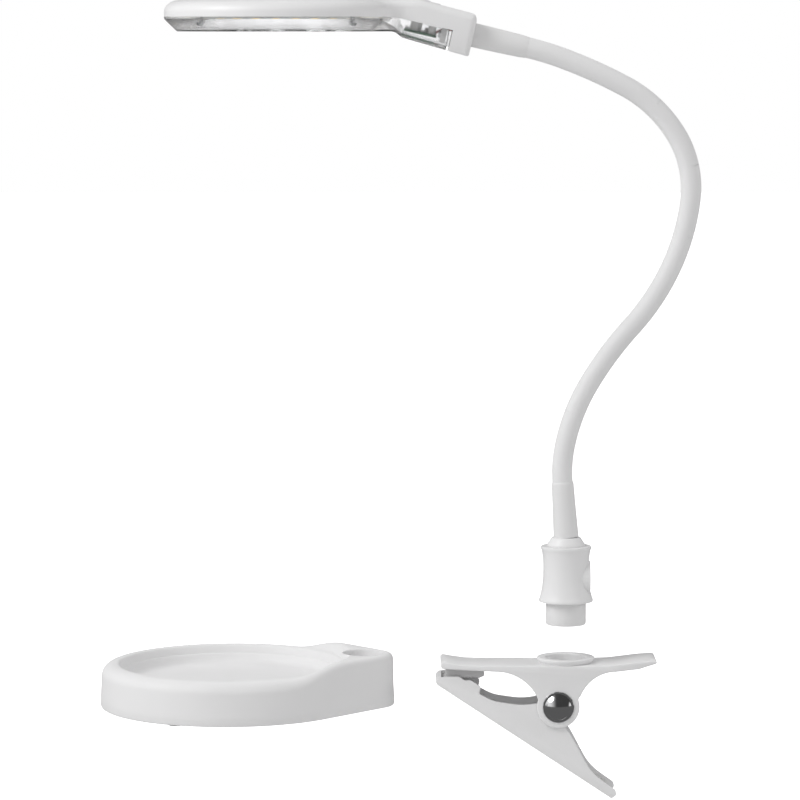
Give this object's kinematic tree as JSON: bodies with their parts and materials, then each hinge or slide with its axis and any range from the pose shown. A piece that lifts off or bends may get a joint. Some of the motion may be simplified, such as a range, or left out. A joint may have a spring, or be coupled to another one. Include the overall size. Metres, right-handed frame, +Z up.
{
  "type": "clip on reading lamp",
  "caption": "Round illuminated magnifier head on a gooseneck with a plug-in connector, a sprung table clip and a weighted desk stand.",
  "frame": {"origin": "middle of the clip's grip, where a shelf edge is held", "axes": "+Z up along the lamp's upright axis, +X back from the grip to the lamp, Y across the clip, which is symmetric about Y = 0"},
  "size_m": [0.3314, 0.144, 0.4396],
  "materials": {
    "white_abs": "smooth injection-moulded white plastic, soft gloss",
    "warm_white": "smooth warm white plastic",
    "sleeve_white": "smooth white sleeve, satin",
    "white_panel": "white plastic, satin",
    "clear_cover": "clear plastic cover, slightly silvery",
    "lens": "clear lens",
    "grip_rubber": "light grey grip rubber",
    "black_rubber": "black foot rubber",
    "chrome": "polished chrome",
    "steel": "plain steel",
    "spring_steel": "spring wire",
    "cast_weight": "raw cast iron",
    "board_white": "white solder mask",
    "board_green": "green solder mask",
    "led_yellow": "yellow phosphor",
    "black_plastic": "black plastic",
    "wire": "wire insulation"
  },
  "bodies": {
    "clip_upper": {"upper_jaw": "white_abs", "socket_cup": "white_abs", "pivot_rivet": "chrome", "rivet_cap": "chrome", "rivet_washers": "steel", "upper_pad": "grip_rubber", "torsion_spring": "spring_steel"},
    "clip_lower": {"lower_jaw": "white_abs", "lower_pad": "grip_rubber", "thumb_grip": "white_panel"},
    "plug": {"plug_stub": "warm_white", "swivel_circlip": "steel"},
    "connector": {"connector_shell": "white_abs", "connector_base": "white_abs", "connector_cap": "white_abs", "connector_screws": "steel", "inlet_housing": "black_plastic", "inlet_pin": "steel", "lower_ferrule": "white_abs", "sleeve_1": "sleeve_white", "conduit_1": "steel"},
    "head": {"sleeve_9": "sleeve_white", "conduit_9": "steel", "upper_ferrule": "white_abs", "head_shell": "white_abs", "clear_cover": "clear_cover", "lens": "lens", "led_board": "board_white", "leds": "led_yellow", "cover_screws": "steel", "driver_board": "board_green", "driver_parts": "black_plastic", "head_wires": "wire", "neck_clamp": "white_panel", "clamp_screws": "steel", "switch_body": "black_plastic"},
    "switch": {"switch_rocker": "white_abs"},
    "stand": {"stand_shell": "white_abs", "stand_plate": "white_panel", "stand_weight": "cast_weight", "stand_feet": "black_rubber", "stand_screws": "steel"},
    "link_2": {"sleeve_2": "sleeve_white", "conduit_2": "steel"},
    "link_3": {"sleeve_3": "sleeve_white", "conduit_3": "steel"},
    "link_4": {"sleeve_4": "sleeve_white", "conduit_4": "steel"},
    "link_5": {"sleeve_5": "sleeve_white", "conduit_5": "steel"},
    "link_6": {"sleeve_6": "sleeve_white", "conduit_6": "steel"},
    "link_7": {"sleeve_7": "sleeve_white", "conduit_7": "steel"},
    "link_8": {"sleeve_8": "sleeve_white", "conduit_8": "steel"}
  },
  "joints": [
    {"name": "jaw_hinge", "type": "hinge", "parent": "clip_upper", "child": "clip_lower", "pos_m": [0.0515, 0, -0.0155], "axis": [0, -1, 0], "range_deg": [0, 28], "stiffness_Nm_per_rad": 1.2, "springref_deg": -48.7, "deforming": ["torsion_spring"]},
    {"name": "plug_slide", "type": "slide", "parent": "clip_upper", "child": "plug", "axis": [0, 0, 1], "range_m": [-0.0306, 0.02]},
    {"name": "neck_swivel", "type": "hinge", "parent": "plug", "child": "connector", "pos_m": [0.056, 0, 0.04], "axis": [0, 0, 1], "range_deg": [-90, 90]},
    {"name": "neck_bend_1", "type": "hinge", "parent": "connector", "child": "link_2", "pos_m": [0.05501, 0, 0.12748], "axis": [0, 1, 0], "range_deg": [-20, 20]},
    {"name": "neck_bend_2", "type": "hinge", "parent": "link_2", "child": "link_3", "pos_m": [0.06874, 0, 0.16324], "axis": [0.8572, 0, -0.515], "range_deg": [-20, 20]},
    {"name": "neck_bend_3", "type": "hinge", "parent": "link_3", "child": "link_4", "pos_m": [0.0916, 0, 0.19415], "axis": [0, 1, 0], "range_deg": [-20, 20]},
    {"name": "neck_bend_4", "type": "hinge", "parent": "link_4", "child": "link_5", "pos_m": [0.11277, 0, 0.22613], "axis": [0.9063, 0, -0.4226], "range_deg": [-20, 20]},
    {"name": "neck_bend_5", "type": "hinge", "parent": "link_5", "child": "link_6", "pos_m": [0.12334, 0, 0.26299], "axis": [0, 1, 0], "range_deg": [-20, 20]},
    {"name": "neck_bend_6", "type": "hinge", "parent": "link_6", "child": "link_7", "pos_m": [0.11517, 0, 0.29985], "axis": [0.848, 0, 0.5299], "range_deg": [-20, 20]},
    {"name": "neck_bend_7", "type": "hinge", "parent": "link_7", "child": "link_8", "pos_m": [0.08733, 0, 0.32581], "axis": [0, 1, 0], "range_deg": [-20, 20]},
    {"name": "neck_bend_8", "type": "hinge", "parent": "link_8", "child": "head", "pos_m": [0.05219, 0, 0.34146], "axis": [0.342, 0, 0.9397], "range_deg": [-20, 20]},
    {"name": "rocker_press", "type": "hinge", "parent": "head", "child": "switch", "pos_m": [-0.01954, 0, 0.36774], "axis": [0, -1, 0], "range_deg": [0, 14]},
    {"name": "stand_slide", "type": "slide", "parent": "clip_upper", "child": "stand", "axis": [-1, 0, 0], "range_m": [0, 0.08]}
  ]
}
====================
### PROBLEM DESCRIPTION
Identify the lines of the data that contain the word "with". Copy each of them.

### IN RESPONSE
Give this object's kinematic tree as JSON: bodies with their parts and materials, then each hinge or slide with its axis and any range from the pose shown. A piece that lifts off or bends may get a joint. Some of the motion may be simplified, such as a range, or left out. A joint may have a spring, or be coupled to another one. Include the overall size. Metres, right-handed frame, +Z up.
  "caption": "Round illuminated magnifier head on a gooseneck with a plug-in connector, a sprung table clip and a weighted desk stand.",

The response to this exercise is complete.